Jak podaje "Gazeta Wyborcza", do zdarzenia doszło w Galerii Katowickiej. Borys Budka został zaatakowany, gdy wysiadł z samochodu na podziemnym parkingu. - Na pewno został uderzony, uszkodzono mu telefon komórkowy - przekazał rozmówca dziennika, działacz Platformy Obywatelskiej.
Przed godziną 12 przewodniczący klubu KO był na komisariacie policji. Złożył doniesienie w tej sprawie. - Napad na Borysa Budkę to efekt rozkręcającej się fali hejtu i agresywnego języka w polityce. Kolejna granica została przekroczona - skomentował w "GW" Łukasz Borkowski, rzecznik śląskiej Platformy Obywatelskiej.
Informację o napaści w rozmowie z Interią potwierdziła oficer prasowa Komendy Miejskiej Policji w Katowicach. - Osoba pokrzywdzona czuje się dobrze, nie wymaga pomocy lekarskiej - przekazała.

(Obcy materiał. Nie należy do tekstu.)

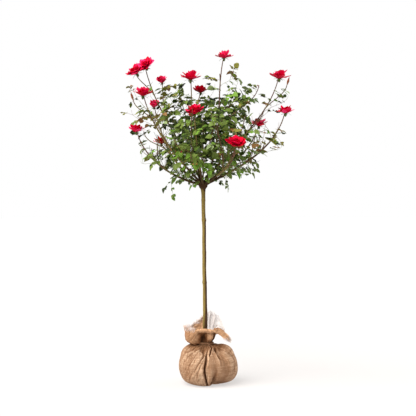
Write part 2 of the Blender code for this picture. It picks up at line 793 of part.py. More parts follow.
class Growth:
    """One mass as it grows: its limbs, the space it may use, and what has sprouted so far."""

    def __init__(self, mass, limbs, seeds, trees, kit):
        self.name = mass.name
        self.dice = random.Random(mass.name)
        self.limbs = limbs
        self.seed = seeds[mass.name]
        self.other_seeds = [seed for name, seed in seeds.items() if name != mass.name]
        self.foreign = [tree for name, tree in trees.items() if name != mass.name]
        self.kit = kit
        self.parts = []
        self.leaf_middles = []

    def free(self, points, ceiling=False):
        return all(
            in_head(point, ceiling) and in_cell(point, self.seed, self.other_seeds) for point in points
        )

    def sprout_leaf(self, root, way, size):
        """Adds a leaf, or returns False where it has no room."""
        lean = [self.dice.uniform(-LEAF_TILT, LEAF_TILT) for _ in range(2)]
        face = (UP + Vector((*lean, 0))).normalized()
        if abs(way.dot(face)) > UPRIGHT:
            return False
        matrix = leaf_matrix(root, way, face, size)
        corners = [matrix @ vertex.co for vertex in self.kit["leaf"].vertices]
        middle = root + way * size / 2
        faces = [list(polygon.vertices) for polygon in self.kit["leaf"].polygons]
        blade = BVHTree.FromPolygons(corners, faces)
        room = LEAF_LENGTH * LEAF_ROOM
        crowded = any((middle - other).length < room for other in self.leaf_middles)
        if crowded or not self.free(corners) or any(blade.overlap(tree) for tree in self.foreign):
            return False
        self.leaf_middles.append(middle)
        self.add(self.kit["leaf"], matrix)
        return True

    def add(self, mesh, matrix):
        made = bpy.data.objects.new(f"{self.name}_{len(self.parts)}", mesh)
        made.matrix_world = matrix
        self.kit["group"].objects.link(made)
        self.parts.append(made)

    def dress(self, limb, start, end, size):
        """Leaves set in turn round a limb between two distances along it."""
        turn = self.dice.uniform(0, math.tau)
        distance = start
        while distance < end:
            root, along = point_along(limb.points, distance)
            for _ in range(LEAF_TRIES):
                turn += GOLDEN_ANGLE
                way = leaf_way(along, turn, LEAF_STANCE)
                if self.sprout_leaf(root, way, size * self.dice.uniform(*LEAF_SIZES)):
                    break
            distance += LEAF_STEP * self.dice.uniform(*UNEVEN)

    def sprout_spur(self, root, along, turn):
        """A short side twig with a few leaves, left out where it has no room."""
        length = self.dice.uniform(*SPUR_LENGTHS)
        across = along.orthogonal().normalized()
        across.rotate(Matrix.Rotation(turn, 3, along))
        way = (along / 2 + across).normalized()
        tip = root + way * length + UP * length / 4
        points = bezier(root, root + way * length / 3, tip - (UP + way) * length / 5, tip, 2)
        near = min(tree.find_nearest(point)[3] for tree in self.foreign for point in points[1:])
        if not self.free(points[1:], ceiling=True) or near < 2 * max(SPUR_RADII):
            return
        spur = Limb(points, SPUR_RADII, 0, UP)
        self.limbs.append(spur)
        self.dress(spur, length / 2, length, SPUR_LEAF_LENGTH)
        self.end_leaf(spur, turn)

    def end_leaf(self, limb, turn):
        end = (limb.points[-1] - limb.points[-2]).normalized()
        way = leaf_way(end, turn, END_LEAF_STANCE)
        self.sprout_leaf(limb.points[-1] - end * TIP_STALK / 2, way, LEAF_LENGTH)

    def grow(self):
        for limb in list(self.limbs):
            whole = lengths_along(limb.points)[-1]
            stalk = BLOOM_STALK if limb.bloom > 0 else TIP_STALK
            turn = self.dice.uniform(0, math.tau)
            distance = FIRST_SPUR
            while distance < min(whole * SPUR_REACH, whole - stalk):
                self.sprout_spur(*point_along(limb.points, distance), turn)
                turn += GOLDEN_ANGLE
                distance += SPUR_STEP * self.dice.uniform(*UNEVEN)
            self.dress(limb, FIRST_LEAF, whole - stalk, LEAF_LENGTH)
            end, along = point_along(limb.points, whole)
            if limb.bloom > 0:
                turned = UP.rotation_difference(limb.nod).to_matrix().to_4x4()
                scale = Matrix.Scale(limb.bloom / 2, 4)
                self.add(self.kit["bloom"], Matrix.Translation(end) @ turned @ scale)
            elif limb.bloom < 0:
                turned = UP.rotation_difference(along).to_matrix().to_4x4()
                self.add(self.kit["bud"], Matrix.Translation(end) @ turned @ Matrix.Scale(-limb.bloom, 4))
            else:
                self.end_leaf(limb, turn)


def keep_largest_body(mesh):
    """Drops every surface but the main one, such as a sealed hollow's or a loose scrap's."""
    shape = bmesh.new()
    shape.from_mesh(mesh)
    left = set(shape.verts)
    bodies = []
    while left:
        body = {left.pop()}
        edge = set(body)
        while edge:
            edge = {e.other_vert(v) for v in edge for e in v.link_edges} & left
            left -= edge
            body |= edge
        bodies.append(body)
    bodies.sort(key=len)
    loose = [vertex for body in bodies[:-1] for vertex in body]
    bmesh.ops.delete(shape, geom=loose, context="VERTS")
    shape.to_mesh(mesh)
    shape.free()


def build_mass(mass, growth, sections, cutters, colours, group):
    """Fuses a mass's canes, leaves and blooms into one solid."""
    growth.grow()
    work = growth.kit["group"]
    tubes = [
        tube(f"{mass.name}_cane_{i}", limb.points, limb.radii, sections[4 if i == 0 else 3], work)
        for i, limb in enumerate(growth.limbs)
    ]
    canes = solid_meshes(tubes, work, colours["cane"])
    main = canes[0]
    work.objects.unlink(main)
    group.objects.link(main)
    main.name = mass.name
    joined = {"operand_type": "COLLECTION", "collection": work, "use_self": True}
    boolean(main, "UNION", solver="EXACT", material_mode="TRANSFER", **joined)
    if mass.fork < 1:
        boolean(main, "DIFFERENCE", object=cutters[mass.bough], solver="EXACT")
    keep_largest_body(main.data)
    for used in list(work.objects):
        bpy.data.objects.remove(used)


def build_head(sections, helpers, colours, group):
    limbs = {mass.name: mass_limbs(mass) for mass in MASSES}
    boughs = {name: bough_limb(bough) for name, bough in BOUGHS.items()}
    seeds = {name: cell_seed(grown) for name, grown in limbs.items()}
    trees = {name: guard_tree(grown, sections[6], helpers) for name, grown in limbs.items()}
    trees["boughs"] = guard_tree(list(boughs.values()), sections[6], helpers)

    union = stem_tube("union_cutter", CLEARANCE, sections[STEM_SIDES], helpers)
    union = solid_meshes([union], helpers, colours["bark"])[0]
    union.hide_render = True
    union.display_type = "WIRE"
    tubes = [tube(name, limb.points, limb.radii, sections[6], group) for name, limb in boughs.items()]
    for bough in solid_meshes(tubes, group, colours["bark"]):
        boolean(bough, "DIFFERENCE", object=union, solver="EXACT")

    cutters = {}
    for mass in MASSES:
        if mass.fork < 1:
            limb = boughs[mass.bough]
            swollen = [radius + CLEARANCE for radius in limb.radii]
            cutter = tube(f"{mass.bough}_cutter", limb.points, swollen, sections[6], helpers)
            cutters[mass.bough] = solid_meshes([cutter], helpers, colours["bark"])[0]
            cutters[mass.bough].hide_render = True
            cutters[mass.bough].display_type = "WIRE"

    work = collection("joining")
    kit = {
        "leaf": leaf_mesh(colours["leaf"]),
        "bloom": bloom_mesh(colours["petal"]),
        "bud": bud_mesh(colours["petal"]),
        "group": work,
    }
    for mass in MASSES:
        growth = Growth(mass, limbs[mass.name], seeds, trees, kit)
        build_mass(mass, growth, sections, cutters, colours, group)
    bpy.data.collections.remove(work)


def main():
    clear_scene()
    rose = collection("standard_rose")
    helpers = collection("helpers")
    colours = {
        "burlap": finish("burlap", (0.42, 0.27, 0.15), 0.95),
        "twine": finish("twine", (0.40, 0.25, 0.13), 0.9),
        "bark": finish("stem_bark", (0.23, 0.19, 0.07), 0.75),
        "cane": finish("cane_bark", (0.22, 0.20, 0.08), 0.65),
        "leaf": finish("foliage", (0.09, 0.18, 0.04), 0.5),
        "petal": finish("petals", (0.70, 0.01, 0.05), 0.55),
    }
    sections = {sides: section(sides, helpers) for sides in (3, 4, 6, STEM_SIDES)}

    ball = build_root_ball(colours["burlap"], rose)
    collar = build_collar(colours["burlap"], rose)
    build_twine(colours["twine"], rose)
    bore = stem_tube("stem_bore", CLEARANCE, sections[STEM_SIDES], helpers)
    bore = solid_meshes([bore], helpers, colours["bark"])[0]
    bore.hide_render = True
    bore.display_type = "WIRE"
    boolean(ball, "DIFFERENCE", object=bore, solver="EXACT")
    boolean(collar, "DIFFERENCE", object=bore, solver="EXACT")
    stem = stem_tube("stem", 0, sections[STEM_SIDES], rose)
    solid_meshes([stem], rose, colours["bark"])

    build_head(sections, helpers, colours, rose)
    for made in rose.objects:
        made.data.shade_smooth()
        made.data.set_sharp_from_angle(angle=math.radians(40))


main()
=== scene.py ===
"""Looks of a standard rose on its root ball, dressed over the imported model.

Units are metres, +Z is up and the front is -Y. The origin is on the ball's flat underside.
"""
import math
import random
from typing import NamedTuple

import bmesh
import bpy
import numpy as np
from mathutils import Matrix, Vector, kdtree, noise


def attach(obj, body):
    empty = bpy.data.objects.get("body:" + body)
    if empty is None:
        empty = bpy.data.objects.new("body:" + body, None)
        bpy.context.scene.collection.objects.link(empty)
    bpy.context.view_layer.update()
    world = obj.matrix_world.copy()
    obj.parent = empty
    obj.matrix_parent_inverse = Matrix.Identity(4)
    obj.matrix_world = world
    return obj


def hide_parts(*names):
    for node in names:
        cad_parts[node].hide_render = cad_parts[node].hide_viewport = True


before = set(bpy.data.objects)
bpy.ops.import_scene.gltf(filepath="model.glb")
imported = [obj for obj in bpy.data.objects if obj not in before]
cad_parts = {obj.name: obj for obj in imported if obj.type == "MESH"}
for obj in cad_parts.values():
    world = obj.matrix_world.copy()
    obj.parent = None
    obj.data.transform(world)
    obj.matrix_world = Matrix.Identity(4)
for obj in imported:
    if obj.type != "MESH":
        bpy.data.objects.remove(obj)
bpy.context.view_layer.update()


# Studio
# A pale floor that runs off to a white surround, one broad key light from the upper left and
# the surround itself as fill. None of it belongs to the plant.

CAMERA_PLACE = (0.012, -4.0, 0.79)
VIEW_WIDTH = 1.872  # seen across the plant's middle
SENSOR = 36.0  # millimetres
FILL_LIGHT = 0.46
SUNS = (
    # name, strength, breadth in degrees, colour, and the side that it shines from
    ("key", 5.7, 66, (1.0, 0.985, 0.96), (-0.62, -0.62, 0.85)),
    ("bounce", 1.5, 70, (1.0, 1.0, 1.0), (0.90, 0.10, 0.28)),
)
FLOOR_SIZE = 120.0
FLOOR_COLOUR = (0.288, 0.276, 0.270)
FLOOR_GLOW = 0.555  # keeps the plant's own shadow faint
FLOOR_GLOW_COLOUR = (1.0, 0.982, 0.965)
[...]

Jak przekazała, "w jednej z galerii w centrum Katowic do pokrzywdzonego podszedł nieznany mężczyzna, który miał wytrącić mu z ręki telefon". 47-letni sprawca został zatrzymany.
"Borys Budka napadnięty! Odbieranie patriotyzmu, oskarżanie o bycie Niemcami i wrogami narodu przynoszą żniwa. PiS-owska nienawiść zalała nasz kraj. Jeszcze będzie przepięknie, jeszcze będzie normalnie!" - napisała na portalu X Kamila Gasiuk-Pihowicz.